Circumcision offers heterosexual men lifelong, partial protection against HIV, reducing their risk of becoming HIV-infected by 60 percent. This powerful prevention effect has motivated the Government of Mozambique to prioritize the scale-up of voluntary medical male circumcision (VMMC) services, an effort in which ICAP is a leading partner.
With support from the U.S. President’s Emergency Plan for AIDS Relief (PEPFAR) through the Centers for Disease Control and Prevention (CDC), ICAP is providing comprehensive assistance to rapidly scale up VMMC in Zambézia, Mozambique’s second most populous province and home to just over 40 percent of all people living with HIV in the country. Since 2013, when the effort began, ICAP has supported conduct of VMMCfor more than 151,000 men and boys.
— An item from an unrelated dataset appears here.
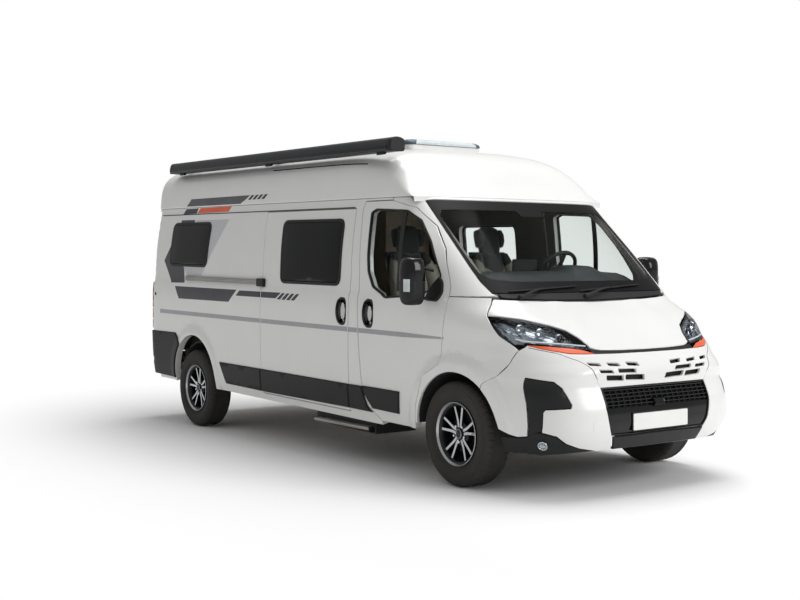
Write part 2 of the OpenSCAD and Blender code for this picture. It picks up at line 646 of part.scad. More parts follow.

Guarionex Joel DeCastro, Assistant Professor of Urology at Columbia University, recently visited Mozambique to advise on some of the technical aspects of the program. “The providers in Zambézia do more circumcisions than most urologists, often 10–20 in a day,” reported DeCastro. “The level of proficiency, care, and professionalism I saw there was extraordinary.”
This rapid scale-up in Zambézia has been accomplished through ICAP’s support for needed clinic renovations, the training and mentorship of health workers, and through ongoing monitoring, evaluation, and quality assurance activities. In addition to supporting seven health facilities to provide on-site VMMC services, two fully outfitted mobile clinics also travel to the furthest reaches of the province to bring VMMC and HIV counseling and testing services to distant communities. Given the size and rural nature of the province, the mobile clinics have been critical to meeting the need for VMMC. In fact, the mobile clinics often account for 20 percent of the circumcisions conducted in a quarter in Zambézia.
Another core dimension of ICAP’s work is communicating the benefits of VMMC to Zambézia’s residents to generate demand for the service. “We have spent a lot of time thinking about how to appropriately and effectively convey the message,” explains Juliana Soares Linn, ICAP’s deputy director of implementation. “We use a wide range of approaches; all tailored to the specific age groups to be reached.” Such approaches include mass media campaigns, as well as educational sessions that are held at schools and in communities. To spread the message even further, ICAP is partnering with community-based organizations to raise awareness about VMMC through household visits and community events.
In addition to supporting VMMC scale-up, ICAP is collaborating with the Ministry of Health, CDC, and Jhpiego in the evaluation of the acceptability and safety of the Shang Ring, a disposable device that eliminates the need for suturing during VMMC.
“The successful scale-up of VMMC will have an important impact on control of the HIVepidemic in Mozambique and elsewhere”, said Dr. Wafaa El-Sadr, ICAP’s director. “This compels the need for continued innovation to achieve this goal.”